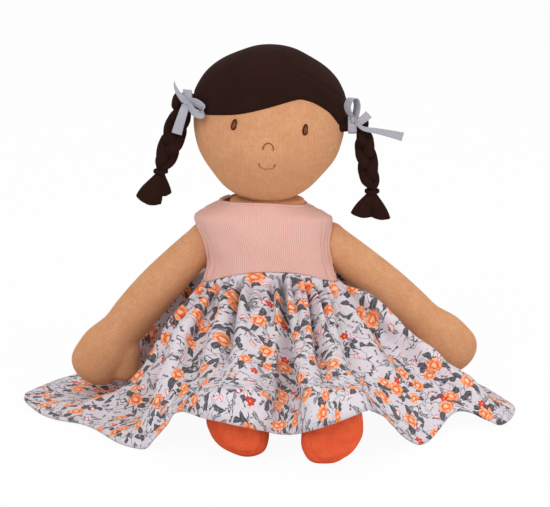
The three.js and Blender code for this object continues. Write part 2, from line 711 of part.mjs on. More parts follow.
// Shoe: a stuffed foot standing on its heel, with its sole to the front
function buildLeg(name) {
  addPiece(`leg_${name}`, flatUnder(legSolid(name, 0)), skinVelour);
  const splay = legSplay[name];
  const ankleOut = hips[name].x + Math.sin(splay) * (soleForward[name] - hipForward - shoeDepth / 2);
  const turnedOut = Math.tan(footRoll[name]);
  const halfHeight = Math.hypot(shoeHeight / 2, turnedOut * shoeHalfWidth);
  const rings = [];
  const [rows, sides] = [10, 20];
  for (let r = 0; r <= rows; r += 1) {
    const angle = (r / rows - 0.5) * Math.PI;
    const wide = Math.cos(angle) ** 0.5;
    const forward = -Math.sin(angle);
    rings.push(Array.from({ length: sides }, (_, i) => {
      const [x, z] = [Math.sin((i / sides) * turn), -Math.cos((i / sides) * turn)];
      return vector(
        ankleOut + shoeHalfWidth * wide * x + Math.sin(splay) * (shoeDepth / 2) * forward,
        -soleForward[name] + shoeDepth / 2 - (shoeDepth / 2) * forward,
        halfHeight - seatFlat + wide * ((shoeHeight / 2) * z + turnedOut * shoeHalfWidth * x),
      );
    }));
  }
  addPiece(`shoe_${name}`, flatUnder(skin(rings).subtract(legSolid(name, seamGap))), shoeVelour);
}

// Cuts a solid flat where it rests on the floor
function flatUnder(solid) {
  const span = skirtReach * 2;
  return solid.subtract(placed(new THREE.BoxGeometry(span, span, span), 0, 0, -span / 2));
}

// Room that a leg sweeps as it drops from lying forward to hanging down
function legSweep(name) {
  const hip = hips[name];
  const splay = legSplay[name];
  const radius = legRadius + socketGap;
  const fall = hip.z + cutOverrun;
  const reach = torsoHalfDepth + cutOverrun;
  const lean = Math.sin(splay) * reach;
  const tube = (length) => new THREE.CylinderGeometry(radius, radius, length, 20).translate(0, -length / 2, 0);
  const forward = placed(tube(reach).rotateZ(splay), hip.x, hip.y, hip.z);
  const down = placed(tube(fall).rotateX(Math.PI / 2).rotateY(-splay), hip.x, hip.y, hip.z);
  const ball = placed(new THREE.SphereGeometry(radius, 20, 12), hip.x, hip.y, hip.z);
  const between = new THREE.BoxGeometry(radius * 2 + Math.abs(lean), reach, fall);
  const middle = placed(between, hip.x + lean / 2, hip.y - reach / 2, hip.z - fall / 2);
  return forward.add(down).add(ball).add(middle);
}

// Torso outline at a height below the waist, its back kept straight
function torsoLow(turns, share, offset) {
  const halfWidth = torsoHalfWidth * readShares(torsoShares, share, 1) + offset;
  const halfDepth = torsoHalfDepth * readShares(torsoShares, share, 2) + offset;
  const [x, y] = boxyOutline(turns, halfWidth, halfDepth);
  const rounding = THREE.MathUtils.smoothstep(share, 0, 0.12);
  const middle = torsoBack - torsoHalfDepth * readShares(torsoShares, share, 2);
  return vector(x, y + middle * rounding, share * waistHeight);
}

function torsoBody() {
  const sides = 26;
  const ringOf = (place) => Array.from({ length: sides }, (_, i) => place(i / sides));
  const rings = [];
  for (const share of [0, 0.03, 0.09, 0.19, 0.4, 0.6, 0.84]) {
    rings.push(ringOf((turns) => torsoLow(turns, share, 0)));
  }
  const inset = bodiceWall + seamGap * 2.6;
  for (const share of [0.08, 0.25, 0.45, 0.58, 0.68]) {
    rings.push(ringOf((turns) => {
      const step = 0.01;
      const point = bodicePoint(turns, share);
      const across = bodicePoint(turns + step, share).sub(bodicePoint(turns - step, share));
      const along = bodicePoint(turns, share + step).sub(bodicePoint(turns, share - step));
      return point.addScaledVector(across.cross(along).normalize(), -inset);
    }));
  }
  rings.push(ringOf((turns) => {
    const [x, y] = boxyOutline(turns, neckBall * 1.2, neckBall);
    return vector(x - neckRight, y, torsoTop);
  }));
  return skin(rings);
}

const pocketMiddle = (pocketBottom + pocketTop) / 2;
const pocketHeight = pocketTop - pocketBottom;
const pocketFront = torsoBack - pocketDepth;

function block(width, depth, height, x, y, z) {
  return placed(new THREE.BoxGeometry(width, depth, height), x, y, z);
}

function buildTorso() {
  let body = torsoBody();
  for (const [name, side] of [['right', -1], ['left', 1]]) {
    const centre = shoulders[name];
    const ball = new THREE.SphereGeometry(armBall + socketGap, 16, 10);
    body = body.subtract(placed(ball, centre.x, centre.y, centre.z));
    body = body.subtract(armSolid(name, side, socketGap));
    body = body.subtract(legSweep(name));
  }
  const cutDepth = pocketDepth + cutOverrun;
  const pocket = block(pocketWidth, cutDepth, pocketHeight, 0, pocketFront + cutDepth / 2, pocketMiddle);
  addPiece('torso', body.subtract(pocket), skinVelour);
}

// Pocket: a lining sewn into the back, open to the rear
function buildPocket() {
  const outerWidth = pocketWidth - seamGap * 2;
  const outerHeight = pocketHeight - seamGap * 2;
  const depth = pocketDepth - seamGap - packRecess;
  const front = pocketFront + seamGap;
  const outer = block(outerWidth, depth, outerHeight, 0, front + depth / 2, pocketMiddle);
  const inner = block(
    outerWidth - liningWall * 2,
    depth,
    outerHeight - liningWall * 2,
    0,
    front + liningWall + depth / 2,
    pocketMiddle,
  );
  addPiece('pocket_lining', outer.subtract(inner), packCotton);
}

// Heat pack: a sewn bag of grain with a crowned face and three stitched channels
function buildHeatPack() {
  const packHeight = pocketHeight - (liningWall + seamGap * 2) * 2;
  const backFace = torsoBack - packRecess;
  const middle = backFace - packThickness / 2;
  const [columns, rows] = [10, 14];
  const half = (share) => (1 - Math.abs(2 * share - 1) ** 3.2) ** 0.55;
  const points = [];
  const faces = [];
  const thickness = (u, v) => {
    const dip = [1 / 3, 2 / 3].reduce((sum, line) => sum
      + channelDepth * Math.exp(-4 * (((v - line) * packHeight) / channelWidth) ** 2), 0);
    const crown = packEdge / 2 + (packThickness / 2 - packEdge / 2) * half(u) * half(v);
    return Math.max(crown - dip * half(u), packEdge / 2);
  };
  const inset = (share) => packEdge * 0.5 * (1 - half(share));
  for (const face of [-1, 1]) {
    for (let r = 0; r <= rows; r += 1) {
      for (let c = 0; c <= columns; c += 1) {
        const [u, v] = [c / columns, r / rows];
        points.push(vector(
          (u - 0.5) * (packWidth - inset(v) * 2),
          middle + face * thickness(u, v),
          pocketMiddle + (v - 0.5) * (packHeight - inset(u) * 2),
        ));
      }
    }
  }
  const at = (layer, r, c) => layer * (rows + 1) * (columns + 1) + r * (columns + 1) + c;
  const quad = (a, b, c, d) => faces.push(a, b, c, a, c, d);
  for (let r = 0; r < rows; r += 1) {
    for (let c = 0; c < columns; c += 1) {
      quad(at(0, r, c), at(0, r, c + 1), at(0, r + 1, c + 1), at(0, r + 1, c));
      quad(at(1, r, c + 1), at(1, r, c), at(1, r + 1, c), at(1, r + 1, c + 1));
    }
    quad(at(0, r + 1, 0), at(1, r + 1, 0), at(1, r, 0), at(0, r, 0));
    quad(at(0, r, columns), at(1, r, columns), at(1, r + 1, columns), at(0, r + 1, columns));
  }
  for (let c = 0; c < columns; c += 1) {
    quad(at(1, 0, c), at(1, 0, c + 1), at(0, 0, c + 1), at(0, 0, c));
    quad(at(0, rows, c), at(0, rows, c + 1), at(1, rows, c + 1), at(1, rows, c));
  }
  addPiece('heat_pack', solidOf(points, faces), packCotton);
  const tabMiddle = pocketTop - tabLength;
  addPiece('heat_pack_tab', block(
    tabWidth,
    tabThickness,
    tabLength,
    0,
    backFace + seamGap + tabThickness / 2,
    tabMiddle,
  ), ribbonSatin);
}

// Pocket flap: hinged along the seam under the pocket, closed by a tape at its top
function torsoBackPatch(bottom, top, width, inner, outer) {
  const [rows, columns] = [Math.max(Math.round((top - bottom) / tapeWidth), 1), 8];
  const half = turnsFor(width / 2, torsoHalfWidth);
  const grid = Array.from({ length: rows + 1 }, (_, r) => Array.from({ length: columns + 1 }, (__, c) => torsoLow(
    THREE.MathUtils.lerp(0.5 - half, 0.5 + half, c / columns),
    THREE.MathUtils.lerp(bottom, top, r / rows) / waistHeight,
    0,
  )));
  return sheet(grid, inner, outer, false);
}

function buildFlap() {
  const full = seamGap * 3 + tapeWall * 2;
  const lift = (u, v) => THREE.MathUtils.lerp(seamGap, full, THREE.MathUtils.smoothstep(v, 0, 0.6));
  const outer = (u, v) => lift(u, v) + flapWall;
  addPiece('pocket_flap', torsoBackPatch(flapHinge, flapTop, flapWidth, lift, outer), skinVelour);
  const tapeFrom = flapTop - tapeWidth;
  const tapeSpan = flapWidth * 0.8;
  addPiece('pocket_loop_tape', torsoBackPatch(
    tapeFrom,
    flapTop,
    tapeSpan,
    seamGap,
    seamGap + tapeWall,
  ), tapeNylon);
  addPiece('flap_hook_tape', torsoBackPatch(
    tapeFrom,
    flapTop,
    tapeSpan,
    seamGap * 2 + tapeWall,
    seamGap * 2 + tapeWall * 2,
  ), tapeNylon);
}

// Dress above the waist: front and sides in one, two halves overlapping at the back
const backHalfWidth = waistHalfWidth * 0.945;
const backTurn = turnsFor(backOpening / 2, backHalfWidth);

function buildBodice() {
  let front = sheet(bodiceGrid(-0.5 + backTurn, 0.5 - backTurn, 30, 7), -bodiceWall, 0, false);
  for (const [name, side] of [['right', -1], ['left', 1]]) {
    const centre = shoulders[name];
    const hole = new THREE.CylinderGeometry(1, 1, waistHalfWidth, 28)
      .rotateZ(Math.PI / 2)
      .scale(1, armholeDepth, armholeHeight)
      .translate(centre.x + side * waistHalfWidth * 0.3, centre.y, centre.z);
    front = front.subtract(solidFrom(hole)).subtract(armSolid(name, side, socketGap));
  }
  addPiece('bodice', front, pinkRib);
}

function buildDressBack() {
  const edge = turnsFor(backOpening / 2 - seamGap * 2.4, backHalfWidth);
  const lap = turnsFor(backOverlap / 2, backHalfWidth);
  const tapeHalf = turnsFor(backOverlap * 0.4, backHalfWidth);
  const [columns, rows] = [8, 7];
  const wall = bodiceWall * 0.8;
  const raised = seamGap * 3 + tapeWall * 2 + wall;
  const rise = (u) => raised * THREE.MathUtils.smoothstep(u, 0.05, 0.6);
  const above = (from, to, across) => bodiceGrid(from, to, across, rows, backHemShare);
  addPiece('dress_back_left', sheet(above(0.5 - edge, 0.5 + lap, columns), (u) => rise(u) - wall, rise, false), pinkRib);
  addPiece('dress_back_right', sheet(above(0.5 - lap, 0.5 + edge, columns), -wall, 0, false), pinkRib);
  const band = above(0.5 - tapeHalf, 0.5 + tapeHalf, 3).slice(1, rows - 1);
  addPiece('dress_loop_tape', sheet(band, seamGap, seamGap + tapeWall, false), tapeNylon);
  addPiece('dress_hook_tape', sheet(band, seamGap * 2 + tapeWall, seamGap * 2 + tapeWall * 2, false), tapeNylon);
}

// Skirt: one gathered sheet that spreads over the legs and the floor
function skirtGrid() {
  const spokes = foldShares.map(([turns, acrossShare, backShare, fall]) => {
    const [x, y] = boxyOutline(turns, waistHalfWidth, waistHalfDepth);
    const top = waistAt(turns) - seamGap;
    const heights = [1, ...clothShares[fall]];
    return clothRowShares.map((share, row) => vector(
      THREE.MathUtils.lerp(x, acrossShare * skirtReach, share),
      THREE.MathUtils.lerp(y, backShare * skirtReach, share),
      top * heights[row],
    ));
  });
  const columnsPerFold = 3;
  return clothRowShares.map((_, row) => {
    const curve = new THREE.CatmullRomCurve3(spokes.map((spoke) => spoke[row]), true, 'centripetal');
    const count = spokes.length * columnsPerFold;
    return Array.from({ length: count }, (__, i) => {
      const point = curve.getPoint(i / count);
      point.z = Math.max(point.z, skirtWall);
      return point;
    });
  });
}

function buildNeck() {
  const low = Math.asin((seamGap - neckRise) / neckBall);
  const points = [new THREE.Vector2(0, seamGap - neckRise)];
  const steps = 7;
  for (let i = 0; i <= steps; i += 1) {
    const angle = THREE.MathUtils.lerp(low, Math.PI / 2, i / steps);
    points.push(new THREE.Vector2(neckBall * Math.cos(angle), neckBall * Math.sin(angle)));
  }
  const geometry = new THREE.LatheGeometry(points, 20).rotateX(Math.PI / 2);
  addPiece('neck', placed(geometry, -neckRight, 0, neckHeight), skinVelour);
}

buildTorso();
buildPocket();
buildHeatPack();
buildFlap();
buildNeck();
buildHead();
buildFace();
buildHairCap();
buildBraid('right', -1);
buildBraid('left', 1);
buildArm('right', -1);
buildArm('left', 1);
buildLeg('right');
buildLeg('left');
buildBodice();
buildDressBack();
addPiece('skirt', sheet(skirtGrid(), -skirtWall / 2, skirtWall / 2, true), printedCotton);

export default doll;
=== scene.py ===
from math import cos, pi, radians, sin, tan

import bmesh
import bpy
import numpy as np
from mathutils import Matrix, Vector


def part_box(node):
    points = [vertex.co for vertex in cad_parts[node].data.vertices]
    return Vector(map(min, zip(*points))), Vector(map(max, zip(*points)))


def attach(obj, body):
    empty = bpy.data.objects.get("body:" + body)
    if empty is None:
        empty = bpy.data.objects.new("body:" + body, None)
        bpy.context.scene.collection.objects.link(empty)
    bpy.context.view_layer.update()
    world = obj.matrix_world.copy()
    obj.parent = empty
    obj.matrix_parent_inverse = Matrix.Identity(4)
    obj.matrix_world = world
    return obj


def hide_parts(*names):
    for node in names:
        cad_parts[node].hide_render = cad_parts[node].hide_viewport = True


bl_info = {
    "name": "Heat pack doll",
    "version": (1, 0, 0),
    "blender": (4, 5, 0),
    "location": "View3D > Sidebar > Doll",
    "description": "Builds the cloth, stuffing and trim of a seated heat pack doll",
    "category": "Object",
}

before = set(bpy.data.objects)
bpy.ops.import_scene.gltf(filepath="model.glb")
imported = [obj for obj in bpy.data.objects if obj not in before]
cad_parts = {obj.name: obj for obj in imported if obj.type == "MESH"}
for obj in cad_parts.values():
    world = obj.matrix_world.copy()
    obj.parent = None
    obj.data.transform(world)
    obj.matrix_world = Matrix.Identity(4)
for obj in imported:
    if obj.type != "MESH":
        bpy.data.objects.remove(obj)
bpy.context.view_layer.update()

TURN = 2 * pi
SIDES = (("right", -1), ("left", 1))

# Shares of the head's half width and half height, from the chin to the crown
HEAD_PROFILE = np.array([
    (0, -1.02), (0.24, -0.985), (0.45, -0.885), (0.6, -0.77), (0.765, -0.58), (0.905, -0.37), (0.98, -0.155),
    (1, 0.05), (0.985, 0.3), (0.925, 0.48), (0.82, 0.64), (0.63, 0.8), (0.36, 0.94), (0.18, 0.987), (0, 1),
])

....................

TASK
Exactly repeat the lines from the line with "buildTorso();" to the line with "if empty is", including both, and output nothing else.

RESULT OF THIS EXERCISE
buildTorso();
buildPocket();
buildHeatPack();
buildFlap();
buildNeck();
buildHead();
buildFace();
buildHairCap();
buildBraid('right', -1);
buildBraid('left', 1);
buildArm('right', -1);
buildArm('left', 1);
buildLeg('right');
buildLeg('left');
buildBodice();
buildDressBack();
addPiece('skirt', sheet(skirtGrid(), -skirtWall / 2, skirtWall / 2, true), printedCotton);

export default doll;
=== scene.py ===
from math import cos, pi, radians, sin, tan

import bmesh
import bpy
import numpy as np
from mathutils import Matrix, Vector


def part_box(node):
    points = [vertex.co for vertex in cad_parts[node].data.vertices]
    return Vector(map(min, zip(*points))), Vector(map(max, zip(*points)))


def attach(obj, body):
    empty = bpy.data.objects.get("body:" + body)
    if empty is None:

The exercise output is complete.